— start of Data for this exercise —
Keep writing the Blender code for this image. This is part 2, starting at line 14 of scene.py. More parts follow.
— end of Data for this exercise —
— start of Data for this exercise —
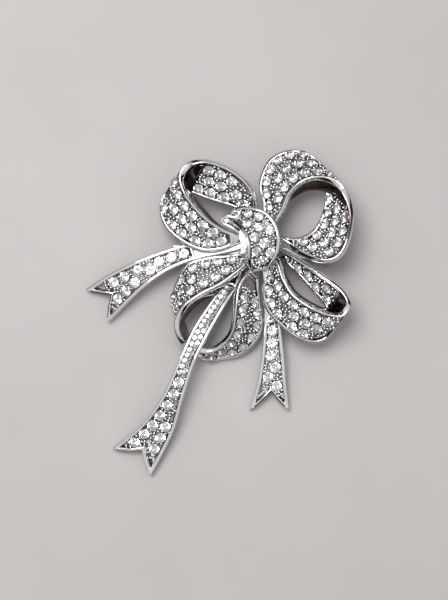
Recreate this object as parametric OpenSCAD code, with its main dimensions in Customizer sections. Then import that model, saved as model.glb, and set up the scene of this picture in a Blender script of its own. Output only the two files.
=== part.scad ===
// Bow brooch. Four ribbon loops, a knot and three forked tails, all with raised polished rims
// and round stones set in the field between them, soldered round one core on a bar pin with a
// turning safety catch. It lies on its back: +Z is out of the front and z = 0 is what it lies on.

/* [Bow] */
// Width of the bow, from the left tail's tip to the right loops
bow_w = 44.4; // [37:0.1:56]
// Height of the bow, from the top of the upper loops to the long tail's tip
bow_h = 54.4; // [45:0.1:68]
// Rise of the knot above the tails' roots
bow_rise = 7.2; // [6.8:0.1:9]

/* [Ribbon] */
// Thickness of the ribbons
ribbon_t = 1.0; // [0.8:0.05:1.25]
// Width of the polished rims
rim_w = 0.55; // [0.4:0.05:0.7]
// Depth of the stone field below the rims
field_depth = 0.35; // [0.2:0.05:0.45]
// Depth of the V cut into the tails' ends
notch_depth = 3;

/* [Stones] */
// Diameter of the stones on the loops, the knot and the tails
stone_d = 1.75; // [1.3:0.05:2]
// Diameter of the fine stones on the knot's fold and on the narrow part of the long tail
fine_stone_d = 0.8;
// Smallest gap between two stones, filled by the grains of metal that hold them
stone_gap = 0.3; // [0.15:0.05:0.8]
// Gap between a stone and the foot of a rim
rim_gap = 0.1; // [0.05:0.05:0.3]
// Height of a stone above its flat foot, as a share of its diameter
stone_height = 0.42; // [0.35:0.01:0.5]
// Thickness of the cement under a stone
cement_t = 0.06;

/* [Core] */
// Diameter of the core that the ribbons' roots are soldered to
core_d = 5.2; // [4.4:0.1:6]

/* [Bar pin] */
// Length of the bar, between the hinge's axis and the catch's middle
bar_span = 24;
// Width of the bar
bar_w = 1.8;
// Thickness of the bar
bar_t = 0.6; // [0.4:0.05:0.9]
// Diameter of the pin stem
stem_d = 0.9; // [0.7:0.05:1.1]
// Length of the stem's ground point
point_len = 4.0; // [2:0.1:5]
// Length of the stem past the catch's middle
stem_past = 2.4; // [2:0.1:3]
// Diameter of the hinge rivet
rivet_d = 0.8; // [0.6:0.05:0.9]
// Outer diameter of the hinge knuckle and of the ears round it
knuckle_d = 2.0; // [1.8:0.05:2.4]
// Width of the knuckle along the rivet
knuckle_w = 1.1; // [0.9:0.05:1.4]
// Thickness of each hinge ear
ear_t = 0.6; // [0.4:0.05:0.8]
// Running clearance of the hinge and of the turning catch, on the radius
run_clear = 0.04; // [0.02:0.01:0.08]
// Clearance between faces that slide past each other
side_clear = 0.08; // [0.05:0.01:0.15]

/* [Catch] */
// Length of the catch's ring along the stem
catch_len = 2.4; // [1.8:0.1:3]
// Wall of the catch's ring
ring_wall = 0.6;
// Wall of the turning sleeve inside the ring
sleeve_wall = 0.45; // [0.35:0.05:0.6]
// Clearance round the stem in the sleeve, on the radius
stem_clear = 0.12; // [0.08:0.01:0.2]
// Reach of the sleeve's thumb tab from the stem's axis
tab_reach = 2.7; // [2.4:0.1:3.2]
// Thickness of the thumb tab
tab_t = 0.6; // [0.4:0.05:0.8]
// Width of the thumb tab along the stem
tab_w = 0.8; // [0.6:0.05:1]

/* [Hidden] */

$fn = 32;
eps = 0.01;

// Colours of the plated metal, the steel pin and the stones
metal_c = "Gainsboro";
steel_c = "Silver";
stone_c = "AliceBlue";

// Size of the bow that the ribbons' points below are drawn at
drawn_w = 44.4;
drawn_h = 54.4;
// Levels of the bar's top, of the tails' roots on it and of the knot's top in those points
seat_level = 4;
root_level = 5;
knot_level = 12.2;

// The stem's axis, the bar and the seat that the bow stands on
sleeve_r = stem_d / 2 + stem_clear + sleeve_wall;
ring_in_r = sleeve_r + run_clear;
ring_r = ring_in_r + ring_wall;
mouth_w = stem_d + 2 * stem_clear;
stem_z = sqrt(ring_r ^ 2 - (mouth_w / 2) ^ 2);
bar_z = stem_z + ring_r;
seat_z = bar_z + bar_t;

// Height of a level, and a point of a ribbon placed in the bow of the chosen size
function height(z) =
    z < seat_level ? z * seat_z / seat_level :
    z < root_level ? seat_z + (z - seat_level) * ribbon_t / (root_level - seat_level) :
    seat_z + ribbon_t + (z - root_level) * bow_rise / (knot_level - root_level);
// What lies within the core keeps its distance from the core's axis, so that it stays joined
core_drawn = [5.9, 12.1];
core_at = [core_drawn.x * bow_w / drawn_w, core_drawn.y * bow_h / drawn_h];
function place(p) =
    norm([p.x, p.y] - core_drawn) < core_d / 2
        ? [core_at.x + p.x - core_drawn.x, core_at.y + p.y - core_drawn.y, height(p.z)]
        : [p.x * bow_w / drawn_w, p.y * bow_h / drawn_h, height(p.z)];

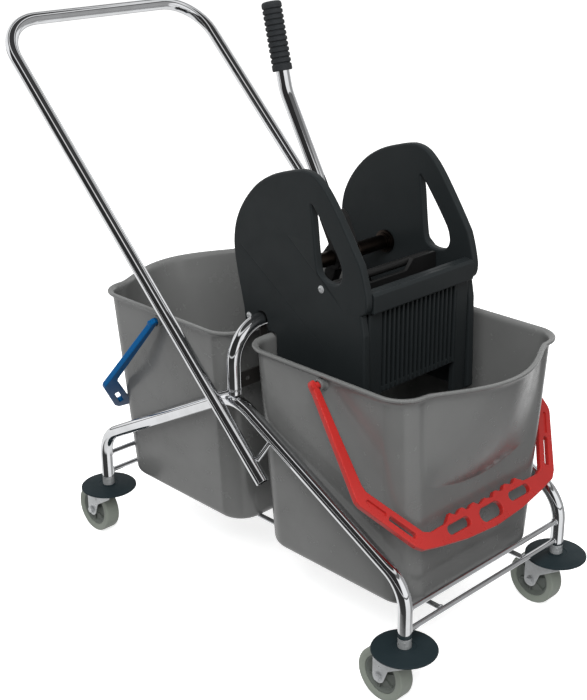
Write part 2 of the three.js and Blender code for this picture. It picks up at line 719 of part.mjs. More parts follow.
— end of Data for this exercise —
■ Request:
Check each line of the data above for the word "that", then state how many lines have it. Give the number alone.

■ Solution to this task:
7